** begin **

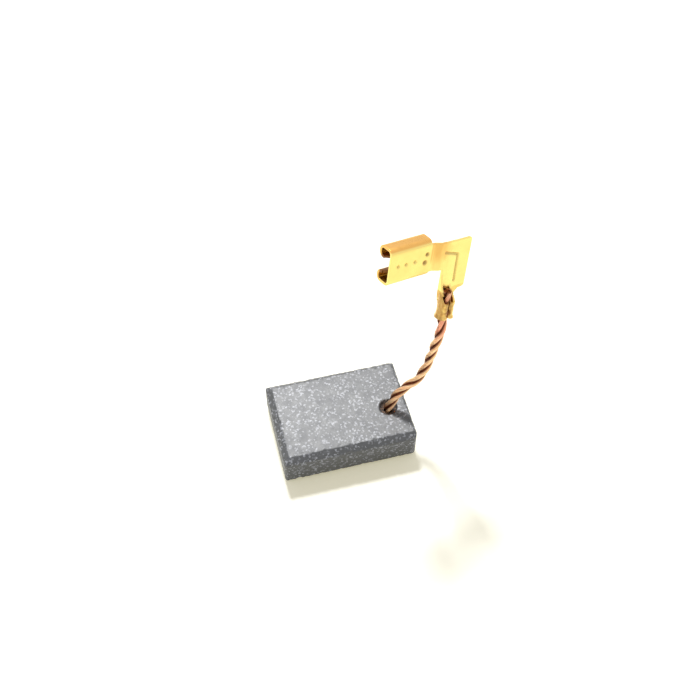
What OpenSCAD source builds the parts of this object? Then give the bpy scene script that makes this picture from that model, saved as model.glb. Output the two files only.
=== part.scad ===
// Carbon brush for a motor: a graphite block with chamfered edges, a stranded
// copper shunt tamped into a hole in its upper face, and a stamped brass flag
// receptacle crimped on the other end of the shunt.
// Origin: middle of the block's underside. X runs along the block from the
// contact end toward the shunt end, Y across it, Z up through its thickness.
// All sizes are in millimetres.

/* [Carbon block] */
// length from the contact end to the shunt end
block_len = 22.5; // [20:0.5:30]
// width of the broad faces
block_wide = 16; // [13:0.5:20]
// thickness between the two broad faces
block_thick = 6.3; // [5.8:0.1:8]
// chamfer along the two upper long edges and the upper contact edge
upper_chamfer = 0.95; // [0.4:0.05:1.3]
// chamfer along all the lower edges
lower_chamfer = 0.8; // [0.4:0.05:1.3]
// narrow chamfer on the upper edge of the shunt end
tail_chamfer = 0.35; // [0.15:0.05:0.8]
// corner radius in plan at the contact end
contact_corner_r = 0.5; // [0.2:0.1:1.2]
// corner radius in plan at the shunt end
tail_corner_r = 0.9; // [0.2:0.1:1.6]

/* [Shunt seat] */
// diameter of the blind hole that takes the shunt
hole_d = 2.6; // [2.4:0.1:3]
// carbon left below the hole
hole_floor = 1.5; // [1:0.1:2.2]
// hole centre from the shunt end
hole_inset = 3.3; // [2.8:0.1:5]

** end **

▶ TASK STATEMENT
Extract each line from the listing above, please, and repeat it exactly.

▶ EXERCISE OUTPUT
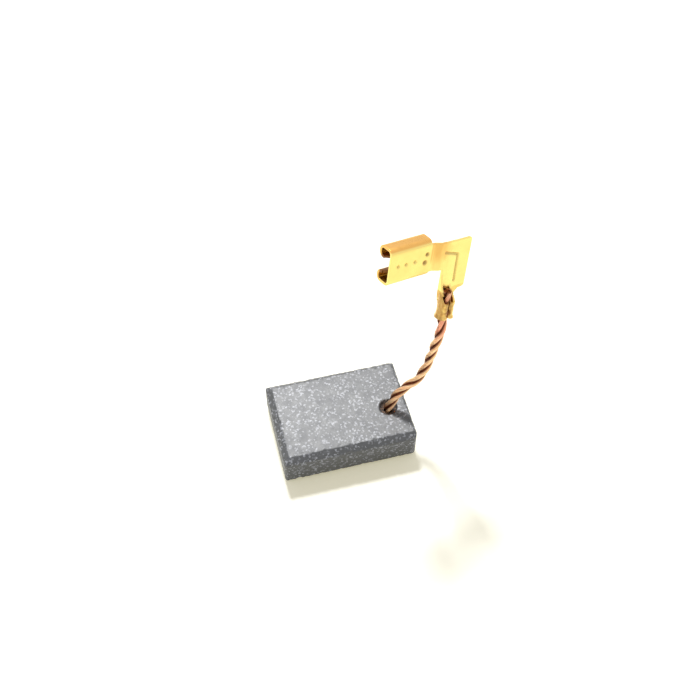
What OpenSCAD source builds the parts of this object? Then give the bpy scene script that makes this picture from that model, saved as model.glb. Output the two files only.
=== part.scad ===
// Carbon brush for a motor: a graphite block with chamfered edges, a stranded
// copper shunt tamped into a hole in its upper face, and a stamped brass flag
// receptacle crimped on the other end of the shunt.
// Origin: middle of the block's underside. X runs along the block from the
// contact end toward the shunt end, Y across it, Z up through its thickness.
// All sizes are in millimetres.

/* [Carbon block] */
// length from the contact end to the shunt end
block_len = 22.5; // [20:0.5:30]
// width of the broad faces
block_wide = 16; // [13:0.5:20]
// thickness between the two broad faces
block_thick = 6.3; // [5.8:0.1:8]
// chamfer along the two upper long edges and the upper contact edge
upper_chamfer = 0.95; // [0.4:0.05:1.3]
// chamfer along all the lower edges
lower_chamfer = 0.8; // [0.4:0.05:1.3]
// narrow chamfer on the upper edge of the shunt end
tail_chamfer = 0.35; // [0.15:0.05:0.8]
// corner radius in plan at the contact end
contact_corner_r = 0.5; // [0.2:0.1:1.2]
// corner radius in plan at the shunt end
tail_corner_r = 0.9; // [0.2:0.1:1.6]

/* [Shunt seat] */
// diameter of the blind hole that takes the shunt
hole_d = 2.6; // [2.4:0.1:3]
// carbon left below the hole
hole_floor = 1.5; // [1:0.1:2.2]
// hole centre from the shunt end
hole_inset = 3.3; // [2.8:0.1:5]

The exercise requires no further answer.